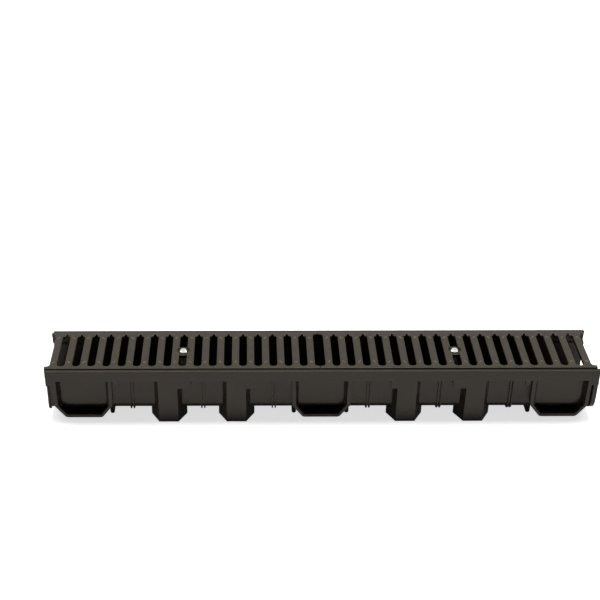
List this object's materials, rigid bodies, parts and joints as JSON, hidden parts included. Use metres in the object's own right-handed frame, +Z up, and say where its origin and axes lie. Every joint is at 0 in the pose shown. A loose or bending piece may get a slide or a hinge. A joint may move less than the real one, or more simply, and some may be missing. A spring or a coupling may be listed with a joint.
{
  "type": "channel drain",
  "caption": "Long U-shaped plastic surface drain with a deep flat rim band, open ends, moulded feet and cradles, and flush slotted grates held down by bolts.",
  "frame": {"origin": "midway along the trough on its centre line, at the level its feet stand on", "axes": "+X along the drain from the plain end to the end with the socket collar, +Y across it, +Z up"},
  "size_m": [1.002, 0.135, 0.1146],
  "materials": {
    "body_plastic": "fine matte moulding, near black",
    "grate_plastic": "fine matte moulding, dark warm grey",
    "bolt_steel": "bright stainless steel"
  },
  "bodies": {
    "root": {"channel_body": "body_plastic", "grate_left": "grate_plastic", "grate_right": "grate_plastic", "locking_bar_left": "grate_plastic", "locking_bar_right": "grate_plastic", "bolt_left": "bolt_steel", "bolt_right": "bolt_steel", "lock_nut_left": "bolt_steel", "lock_nut_right": "bolt_steel"}
  },
  "joints": []
}
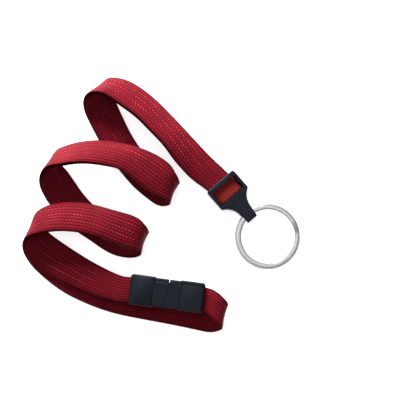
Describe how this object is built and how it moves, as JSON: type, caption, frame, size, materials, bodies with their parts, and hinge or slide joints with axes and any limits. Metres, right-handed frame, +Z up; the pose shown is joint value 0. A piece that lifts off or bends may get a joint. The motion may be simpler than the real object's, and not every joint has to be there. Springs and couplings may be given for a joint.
{
  "type": "neck lanyard with split ring",
  "caption": "Narrow braided neck strap, doubled and lying in a flat spiral, with a breakaway clasp, a crimp fitting and a split ring for keys or a badge.",
  "frame": {"origin": "on the table, under the middle of the box round the fitting, ring and clasp, without the straps", "axes": "+Z up off the table; +X from the clasp's side towards the ring; +Y from the clasp towards the fitting"},
  "size_m": [0.0948, 0.0853, 0.0129],
  "materials": {
    "strap": "braided polyester tube, deep red",
    "clasp_plastic": "moulded acetal, black",
    "fitting_plastic": "moulded plastic, charcoal",
    "ring_steel": "nickel-plated spring steel"
  },
  "bodies": {
    "straps": {"strap_short": "strap", "strap_long": "strap", "fitting_body": "fitting_plastic", "fitting_clamp": "fitting_plastic", "clasp_socket": "clasp_plastic", "clasp_socket_lid": "clasp_plastic"},
    "plug_half": {"clasp_plug": "clasp_plastic", "clasp_plug_lid": "clasp_plastic", "strap_long_end": "strap"},
    "key_ring": {"split_ring": "ring_steel"}
  },
  "joints": [
    {"name": "clasp_release", "type": "slide", "parent": "straps", "child": "plug_half", "axis": [0.9917, -0.1288, 0], "range_m": [0, 0.007]},
    {"name": "ring_swing", "type": "hinge", "parent": "straps", "child": "key_ring", "pos_m": [0.01142, 0.00947, 0.0023], "axis": [-0.7547, -0.6561, 0], "range_deg": [0, 150]}
  ]
}
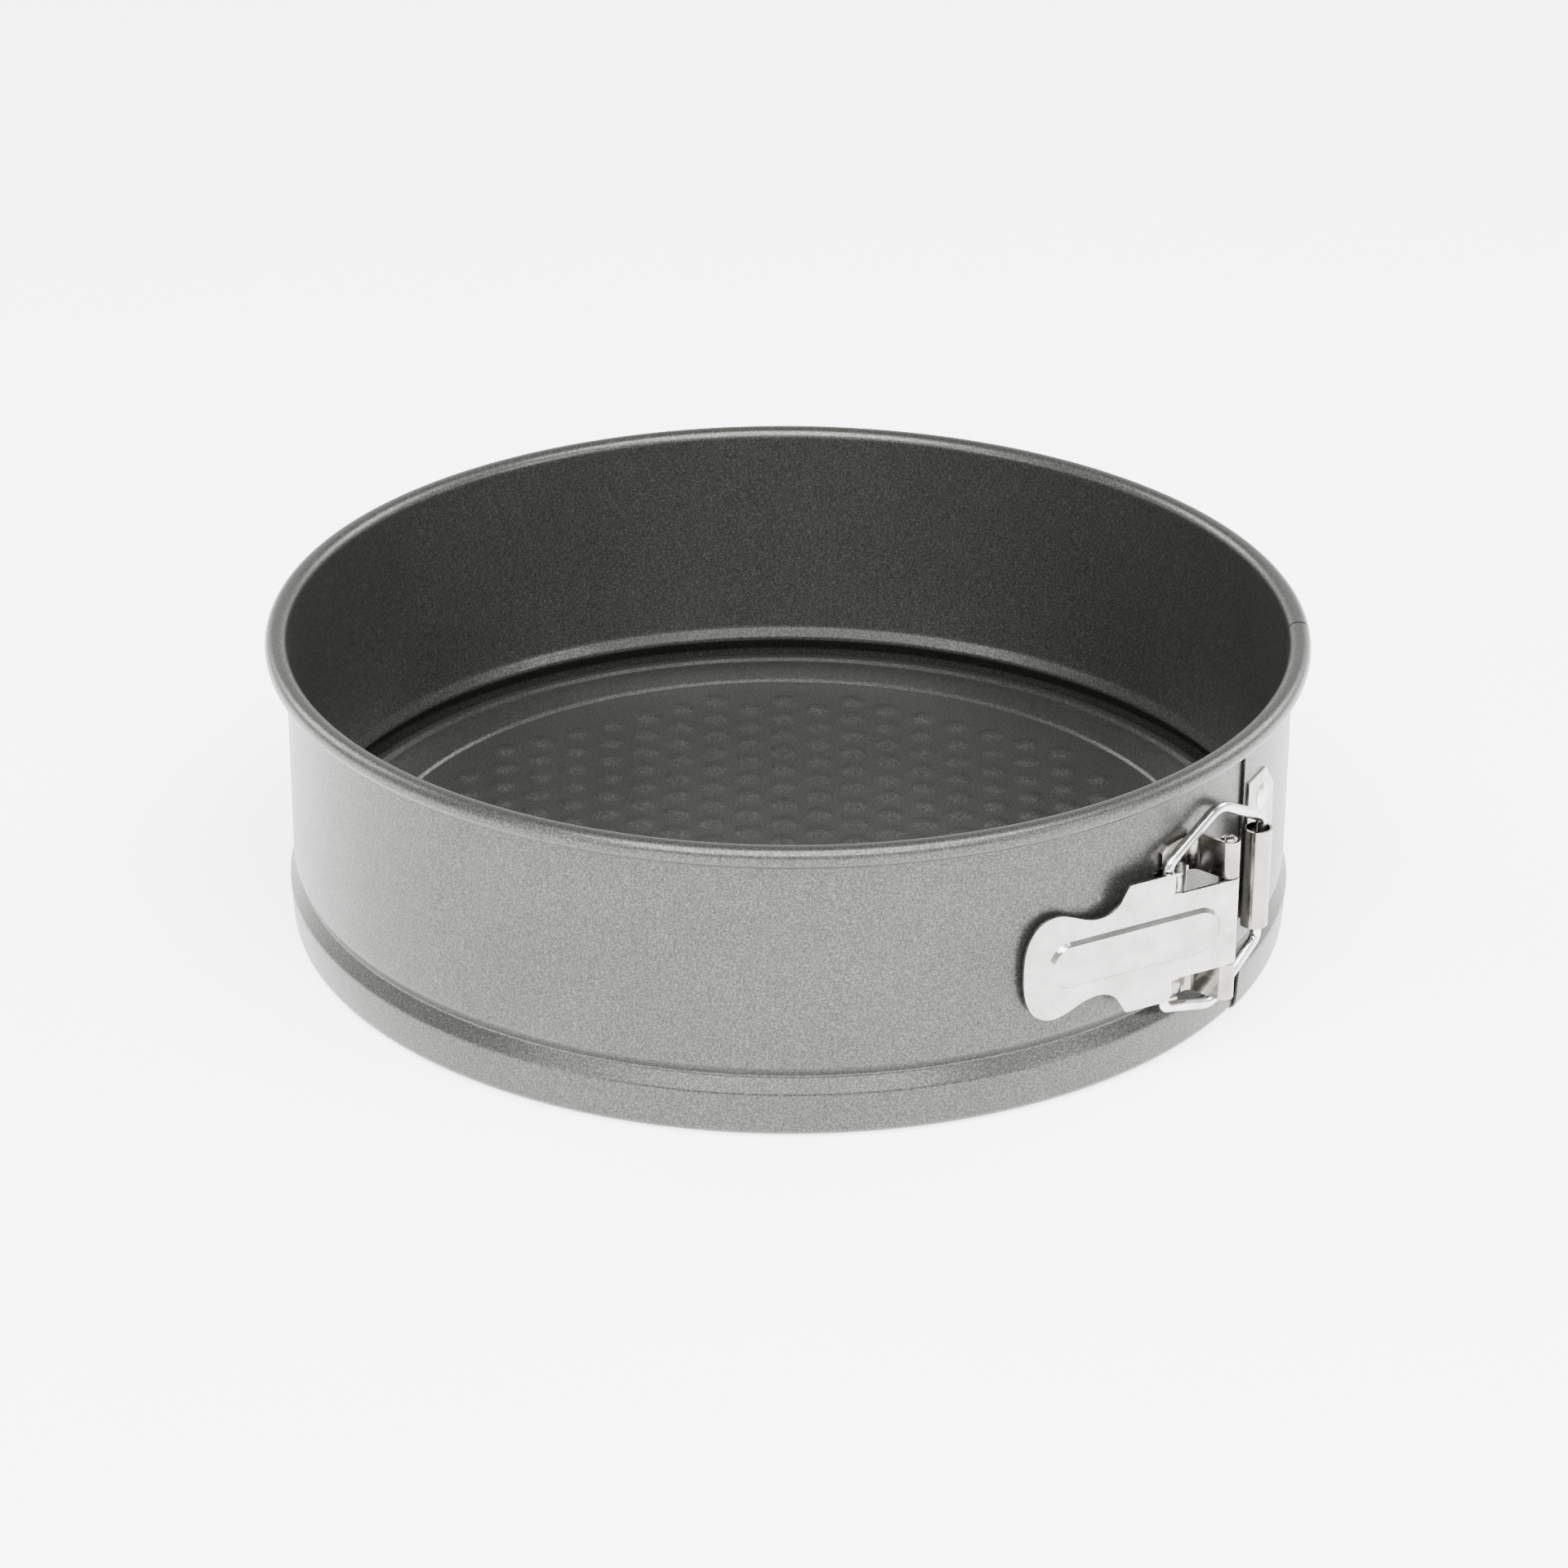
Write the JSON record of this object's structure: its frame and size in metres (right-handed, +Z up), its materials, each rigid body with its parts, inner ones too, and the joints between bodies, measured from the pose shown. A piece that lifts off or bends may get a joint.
# # # # # # #
_Requirements_. Report only how many lines in the listing contain the string "bends".

_Worked solution_. 2